Successful Strategies

When it comes to IRV’s, Moukadem says that several things are important.

First, it is critical to engage a specialist cost consultant who operates specifically in the construction sector such as a quantity surveyor to undertake the valuation.

According to Moukadem, some strata managers will engage non-construction cost consultants to undertake their IVR.

This, he says, is a mistake. Quantity surveyors and cost consultants who work specifically in construction are aware of current rates, current market conditions and the near-term forward outlook. As such, they are well positioned to provide a full and accurate estimate of demolition and reconstruction costs.

In particular, they are well positioned t consider all of the indirect costs which need to be included in the valuation as referred to above (demolition, professional fees etc.)

This is important as these indirect costs can add up to 50 percent or more on top of the actual cost of construction.

Yet these costs can easily be overlooked where consultants who do not specialise in construction are used.

Next, it is important to include additions which have been made to the original building in the IRV. These could include items such as swimming pools or additional floors which may have been added after the building’s original construction during renovation.

Finally, it is not necessary to undertake a full IRV each and every year if there haven’t been any construction changes to the property.

Instead, a full IVR is needed only around once every five years.

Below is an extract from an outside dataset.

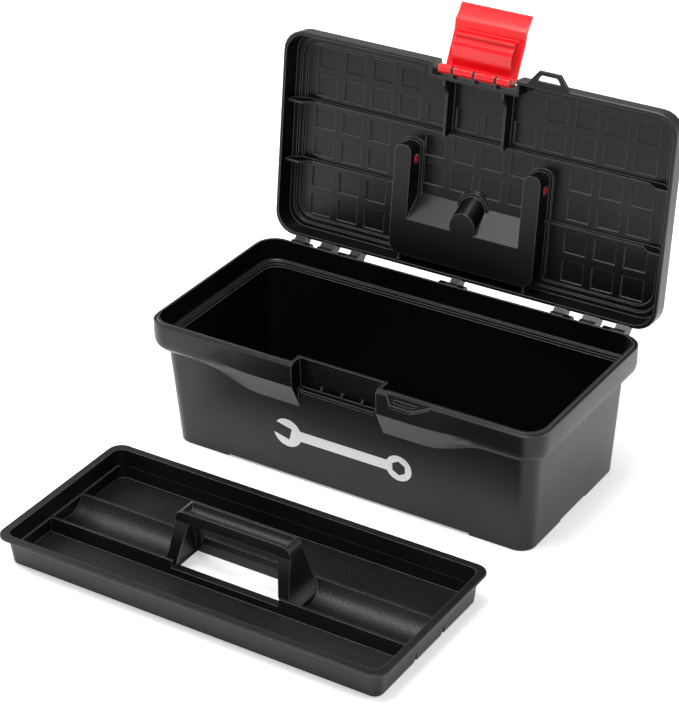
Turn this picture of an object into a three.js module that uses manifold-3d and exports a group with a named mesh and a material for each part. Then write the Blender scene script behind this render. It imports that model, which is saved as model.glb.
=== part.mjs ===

In the intervening years, building owners can still consult with cost consultants to obtain an approximation for updates based on escalation costs. This can be done using available index data such as that provided by organisations such as the Australian Institute of Quantity Surveyors.

As outlined in Rawlinsons most recent quarterly insights report, tools such as the Rawlinsons Australian Construction Handbook are used extensively by valuers, quantity surveyors and builders to help to compile an accurate replacement value for building.